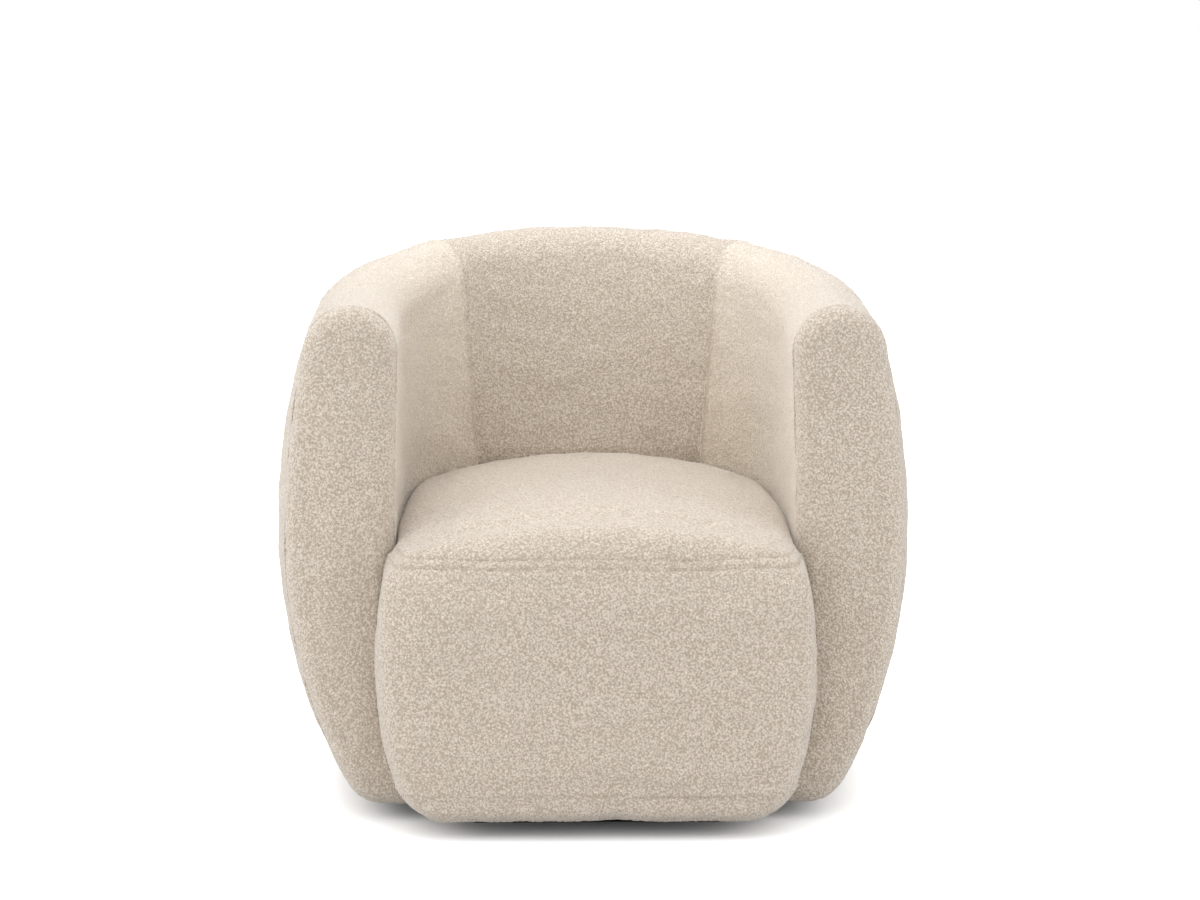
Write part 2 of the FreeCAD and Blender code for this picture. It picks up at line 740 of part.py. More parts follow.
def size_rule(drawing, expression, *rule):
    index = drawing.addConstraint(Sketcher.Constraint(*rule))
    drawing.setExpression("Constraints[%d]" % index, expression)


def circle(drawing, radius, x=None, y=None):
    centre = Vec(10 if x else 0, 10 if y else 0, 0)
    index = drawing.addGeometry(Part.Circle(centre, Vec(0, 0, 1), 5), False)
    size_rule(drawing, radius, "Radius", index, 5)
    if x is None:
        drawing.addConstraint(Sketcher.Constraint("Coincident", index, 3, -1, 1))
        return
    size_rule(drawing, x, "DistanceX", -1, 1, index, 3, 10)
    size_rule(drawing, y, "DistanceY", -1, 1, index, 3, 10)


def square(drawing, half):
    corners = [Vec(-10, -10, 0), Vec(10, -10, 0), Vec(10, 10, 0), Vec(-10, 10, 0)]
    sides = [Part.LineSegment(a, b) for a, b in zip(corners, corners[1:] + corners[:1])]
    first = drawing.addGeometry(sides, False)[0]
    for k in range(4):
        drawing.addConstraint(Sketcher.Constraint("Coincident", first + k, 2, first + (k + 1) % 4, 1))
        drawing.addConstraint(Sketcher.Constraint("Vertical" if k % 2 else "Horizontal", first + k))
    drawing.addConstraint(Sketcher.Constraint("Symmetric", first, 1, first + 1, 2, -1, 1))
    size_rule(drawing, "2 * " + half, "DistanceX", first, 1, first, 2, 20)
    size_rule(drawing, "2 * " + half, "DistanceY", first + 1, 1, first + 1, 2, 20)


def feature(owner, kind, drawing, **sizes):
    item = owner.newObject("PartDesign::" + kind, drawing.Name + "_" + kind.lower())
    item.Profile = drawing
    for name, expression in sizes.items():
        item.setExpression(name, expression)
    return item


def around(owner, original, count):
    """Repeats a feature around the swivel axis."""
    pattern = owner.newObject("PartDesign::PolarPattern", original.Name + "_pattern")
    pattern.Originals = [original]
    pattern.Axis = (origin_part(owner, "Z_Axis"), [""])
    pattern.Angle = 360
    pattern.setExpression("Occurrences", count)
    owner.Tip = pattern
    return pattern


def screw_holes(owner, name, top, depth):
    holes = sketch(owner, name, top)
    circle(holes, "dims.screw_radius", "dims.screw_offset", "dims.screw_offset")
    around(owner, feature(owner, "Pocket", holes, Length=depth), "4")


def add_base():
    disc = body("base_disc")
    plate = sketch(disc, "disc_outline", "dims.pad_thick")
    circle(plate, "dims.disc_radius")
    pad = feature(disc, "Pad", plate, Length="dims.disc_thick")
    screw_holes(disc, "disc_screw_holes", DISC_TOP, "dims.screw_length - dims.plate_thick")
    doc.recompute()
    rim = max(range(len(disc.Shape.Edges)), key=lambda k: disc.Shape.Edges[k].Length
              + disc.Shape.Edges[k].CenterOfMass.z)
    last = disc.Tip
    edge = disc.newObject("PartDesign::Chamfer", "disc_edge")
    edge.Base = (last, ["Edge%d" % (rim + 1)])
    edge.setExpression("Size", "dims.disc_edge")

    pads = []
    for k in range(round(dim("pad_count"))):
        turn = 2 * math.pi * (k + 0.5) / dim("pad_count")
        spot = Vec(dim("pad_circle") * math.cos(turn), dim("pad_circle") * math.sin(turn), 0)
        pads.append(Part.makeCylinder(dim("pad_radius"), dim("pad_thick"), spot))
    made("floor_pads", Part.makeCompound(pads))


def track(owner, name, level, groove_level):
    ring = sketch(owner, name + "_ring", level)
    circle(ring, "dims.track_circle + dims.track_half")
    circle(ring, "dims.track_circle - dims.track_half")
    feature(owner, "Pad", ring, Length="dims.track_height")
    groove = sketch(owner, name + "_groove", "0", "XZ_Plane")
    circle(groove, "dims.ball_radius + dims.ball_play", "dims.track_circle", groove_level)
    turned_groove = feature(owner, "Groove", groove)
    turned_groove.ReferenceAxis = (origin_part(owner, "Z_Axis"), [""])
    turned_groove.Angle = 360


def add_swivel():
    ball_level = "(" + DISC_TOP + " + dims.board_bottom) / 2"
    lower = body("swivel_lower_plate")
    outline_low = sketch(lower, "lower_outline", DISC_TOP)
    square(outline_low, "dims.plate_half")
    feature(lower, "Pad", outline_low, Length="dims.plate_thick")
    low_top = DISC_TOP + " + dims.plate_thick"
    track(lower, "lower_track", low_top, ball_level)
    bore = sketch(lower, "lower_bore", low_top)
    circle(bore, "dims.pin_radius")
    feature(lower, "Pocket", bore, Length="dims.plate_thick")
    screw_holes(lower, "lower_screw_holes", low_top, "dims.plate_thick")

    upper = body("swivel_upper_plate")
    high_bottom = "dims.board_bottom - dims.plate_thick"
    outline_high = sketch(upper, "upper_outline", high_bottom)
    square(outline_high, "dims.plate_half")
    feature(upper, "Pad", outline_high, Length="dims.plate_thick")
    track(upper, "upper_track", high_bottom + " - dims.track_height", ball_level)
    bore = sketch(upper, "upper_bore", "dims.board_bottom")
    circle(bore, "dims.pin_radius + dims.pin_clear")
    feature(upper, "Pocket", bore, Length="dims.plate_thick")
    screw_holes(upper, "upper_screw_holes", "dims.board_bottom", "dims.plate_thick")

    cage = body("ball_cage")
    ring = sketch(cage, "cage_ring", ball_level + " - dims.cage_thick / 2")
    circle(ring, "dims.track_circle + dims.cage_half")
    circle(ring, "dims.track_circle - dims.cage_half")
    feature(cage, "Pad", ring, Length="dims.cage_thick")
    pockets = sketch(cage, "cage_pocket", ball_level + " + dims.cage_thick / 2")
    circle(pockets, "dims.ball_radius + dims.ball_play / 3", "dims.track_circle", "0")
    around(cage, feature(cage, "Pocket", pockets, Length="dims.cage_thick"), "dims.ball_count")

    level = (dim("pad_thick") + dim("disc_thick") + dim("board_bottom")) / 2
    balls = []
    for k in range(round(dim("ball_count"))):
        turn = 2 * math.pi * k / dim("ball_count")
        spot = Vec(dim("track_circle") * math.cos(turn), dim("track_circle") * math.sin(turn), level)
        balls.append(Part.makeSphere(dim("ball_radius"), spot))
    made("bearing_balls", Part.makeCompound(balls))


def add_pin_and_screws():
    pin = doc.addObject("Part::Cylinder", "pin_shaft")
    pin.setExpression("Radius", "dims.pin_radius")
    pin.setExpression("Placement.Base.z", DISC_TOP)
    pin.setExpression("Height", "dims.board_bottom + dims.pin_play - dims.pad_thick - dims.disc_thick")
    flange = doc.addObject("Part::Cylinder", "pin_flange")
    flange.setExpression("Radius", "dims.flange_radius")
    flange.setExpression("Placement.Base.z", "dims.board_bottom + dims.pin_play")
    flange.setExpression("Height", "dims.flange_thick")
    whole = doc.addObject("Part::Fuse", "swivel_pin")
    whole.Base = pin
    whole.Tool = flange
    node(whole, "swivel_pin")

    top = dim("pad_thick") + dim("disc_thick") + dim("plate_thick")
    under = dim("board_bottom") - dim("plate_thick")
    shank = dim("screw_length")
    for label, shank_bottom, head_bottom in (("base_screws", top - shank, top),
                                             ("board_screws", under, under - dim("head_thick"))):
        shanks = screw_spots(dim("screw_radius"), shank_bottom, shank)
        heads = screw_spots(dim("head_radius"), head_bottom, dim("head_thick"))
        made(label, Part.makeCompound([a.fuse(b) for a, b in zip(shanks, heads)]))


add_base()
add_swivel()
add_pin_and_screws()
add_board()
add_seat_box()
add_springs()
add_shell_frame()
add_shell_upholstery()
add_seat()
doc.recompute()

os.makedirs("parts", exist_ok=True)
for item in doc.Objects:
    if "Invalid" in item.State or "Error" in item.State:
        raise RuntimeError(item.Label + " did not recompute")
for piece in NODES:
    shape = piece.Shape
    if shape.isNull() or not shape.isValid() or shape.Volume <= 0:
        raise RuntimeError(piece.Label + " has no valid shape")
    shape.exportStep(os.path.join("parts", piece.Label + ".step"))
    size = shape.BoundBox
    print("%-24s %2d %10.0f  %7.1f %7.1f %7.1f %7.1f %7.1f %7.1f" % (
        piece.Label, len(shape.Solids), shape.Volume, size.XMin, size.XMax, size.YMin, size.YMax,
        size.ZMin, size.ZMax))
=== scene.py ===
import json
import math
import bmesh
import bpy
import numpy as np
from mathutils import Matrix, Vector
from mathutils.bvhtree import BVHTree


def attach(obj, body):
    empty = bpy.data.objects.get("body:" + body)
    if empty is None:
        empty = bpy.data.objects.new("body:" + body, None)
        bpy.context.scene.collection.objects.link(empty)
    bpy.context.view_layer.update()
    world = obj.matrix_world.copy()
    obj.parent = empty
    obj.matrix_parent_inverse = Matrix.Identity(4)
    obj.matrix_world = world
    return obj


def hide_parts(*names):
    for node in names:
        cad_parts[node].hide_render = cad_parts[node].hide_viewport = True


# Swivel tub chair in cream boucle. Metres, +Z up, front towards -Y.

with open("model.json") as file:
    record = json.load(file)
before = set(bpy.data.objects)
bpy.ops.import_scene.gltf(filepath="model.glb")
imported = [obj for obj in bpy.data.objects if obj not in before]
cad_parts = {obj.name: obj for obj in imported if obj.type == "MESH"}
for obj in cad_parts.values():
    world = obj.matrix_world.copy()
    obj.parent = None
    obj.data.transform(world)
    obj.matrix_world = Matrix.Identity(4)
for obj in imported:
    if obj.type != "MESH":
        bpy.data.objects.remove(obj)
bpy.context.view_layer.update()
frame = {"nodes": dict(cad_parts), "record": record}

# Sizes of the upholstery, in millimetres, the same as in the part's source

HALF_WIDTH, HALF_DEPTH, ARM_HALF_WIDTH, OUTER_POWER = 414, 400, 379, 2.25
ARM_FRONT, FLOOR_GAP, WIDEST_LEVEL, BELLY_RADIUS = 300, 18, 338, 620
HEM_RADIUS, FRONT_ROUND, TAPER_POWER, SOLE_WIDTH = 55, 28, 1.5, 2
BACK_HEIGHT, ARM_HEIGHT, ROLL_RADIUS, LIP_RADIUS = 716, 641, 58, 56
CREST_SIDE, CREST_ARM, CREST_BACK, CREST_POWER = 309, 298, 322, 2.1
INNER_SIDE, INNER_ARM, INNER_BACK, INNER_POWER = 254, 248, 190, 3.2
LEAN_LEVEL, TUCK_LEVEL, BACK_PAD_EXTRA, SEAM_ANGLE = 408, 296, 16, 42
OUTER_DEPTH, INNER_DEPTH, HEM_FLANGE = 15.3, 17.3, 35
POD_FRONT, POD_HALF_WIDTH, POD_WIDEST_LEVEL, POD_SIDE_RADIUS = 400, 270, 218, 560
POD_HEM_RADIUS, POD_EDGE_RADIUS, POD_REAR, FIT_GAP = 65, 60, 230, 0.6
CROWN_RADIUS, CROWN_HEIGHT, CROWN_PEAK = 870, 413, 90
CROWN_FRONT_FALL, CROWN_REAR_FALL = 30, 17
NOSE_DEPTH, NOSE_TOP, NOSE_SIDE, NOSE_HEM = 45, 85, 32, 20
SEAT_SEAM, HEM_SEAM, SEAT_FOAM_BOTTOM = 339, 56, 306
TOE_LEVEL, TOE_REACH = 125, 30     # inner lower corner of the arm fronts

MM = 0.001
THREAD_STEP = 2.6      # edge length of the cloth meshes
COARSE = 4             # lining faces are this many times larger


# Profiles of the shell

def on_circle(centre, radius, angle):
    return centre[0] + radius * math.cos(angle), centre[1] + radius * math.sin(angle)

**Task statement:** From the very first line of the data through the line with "return pattern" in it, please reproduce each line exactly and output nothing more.

**Reply to the task:**
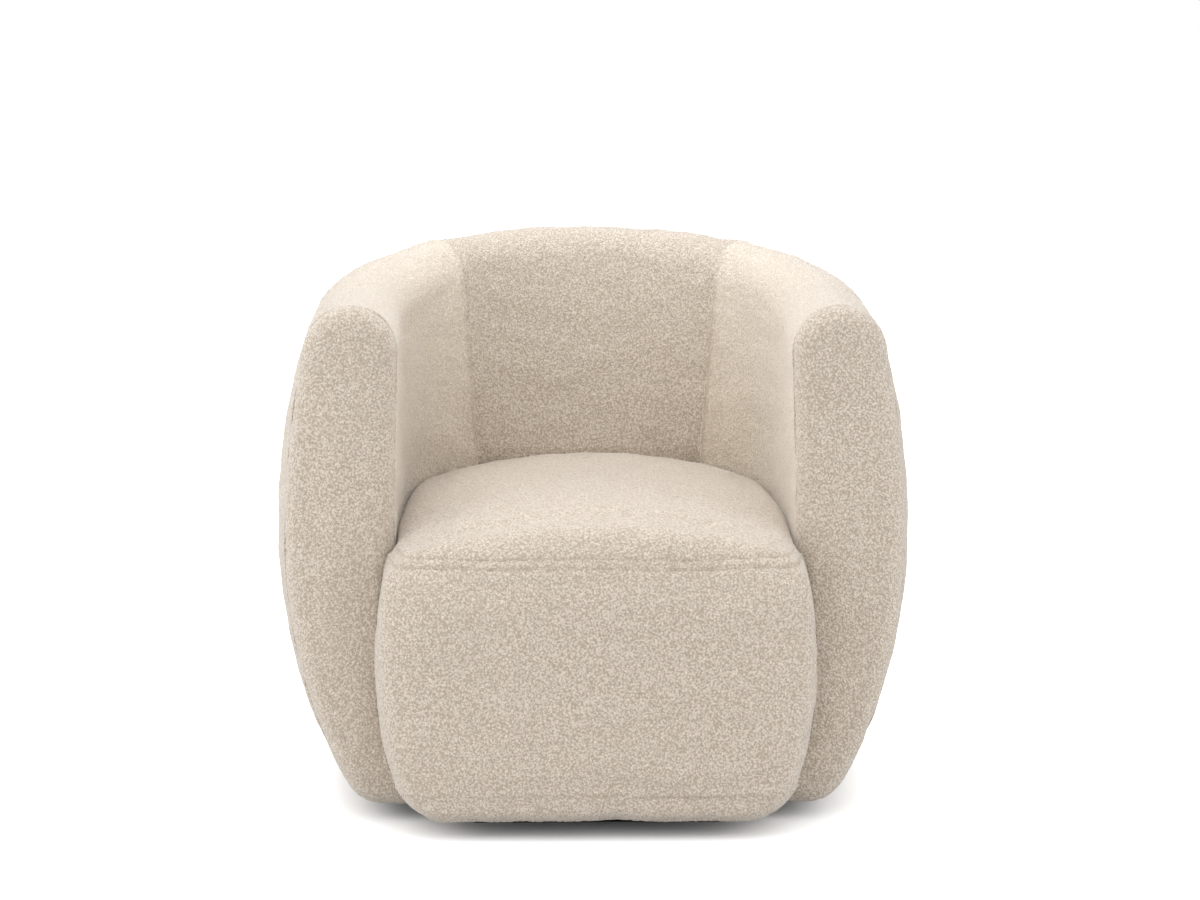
Write part 2 of the FreeCAD and Blender code for this picture. It picks up at line 740 of part.py. More parts follow.
def size_rule(drawing, expression, *rule):
    index = drawing.addConstraint(Sketcher.Constraint(*rule))
    drawing.setExpression("Constraints[%d]" % index, expression)


def circle(drawing, radius, x=None, y=None):
    centre = Vec(10 if x else 0, 10 if y else 0, 0)
    index = drawing.addGeometry(Part.Circle(centre, Vec(0, 0, 1), 5), False)
    size_rule(drawing, radius, "Radius", index, 5)
    if x is None:
        drawing.addConstraint(Sketcher.Constraint("Coincident", index, 3, -1, 1))
        return
    size_rule(drawing, x, "DistanceX", -1, 1, index, 3, 10)
    size_rule(drawing, y, "DistanceY", -1, 1, index, 3, 10)


def square(drawing, half):
    corners = [Vec(-10, -10, 0), Vec(10, -10, 0), Vec(10, 10, 0), Vec(-10, 10, 0)]
    sides = [Part.LineSegment(a, b) for a, b in zip(corners, corners[1:] + corners[:1])]
    first = drawing.addGeometry(sides, False)[0]
    for k in range(4):
        drawing.addConstraint(Sketcher.Constraint("Coincident", first + k, 2, first + (k + 1) % 4, 1))
        drawing.addConstraint(Sketcher.Constraint("Vertical" if k % 2 else "Horizontal", first + k))
    drawing.addConstraint(Sketcher.Constraint("Symmetric", first, 1, first + 1, 2, -1, 1))
    size_rule(drawing, "2 * " + half, "DistanceX", first, 1, first, 2, 20)
    size_rule(drawing, "2 * " + half, "DistanceY", first + 1, 1, first + 1, 2, 20)


def feature(owner, kind, drawing, **sizes):
    item = owner.newObject("PartDesign::" + kind, drawing.Name + "_" + kind.lower())
    item.Profile = drawing
    for name, expression in sizes.items():
        item.setExpression(name, expression)
    return item


def around(owner, original, count):
    """Repeats a feature around the swivel axis."""
    pattern = owner.newObject("PartDesign::PolarPattern", original.Name + "_pattern")
    pattern.Originals = [original]
    pattern.Axis = (origin_part(owner, "Z_Axis"), [""])
    pattern.Angle = 360
    pattern.setExpression("Occurrences", count)
    owner.Tip = pattern
    return pattern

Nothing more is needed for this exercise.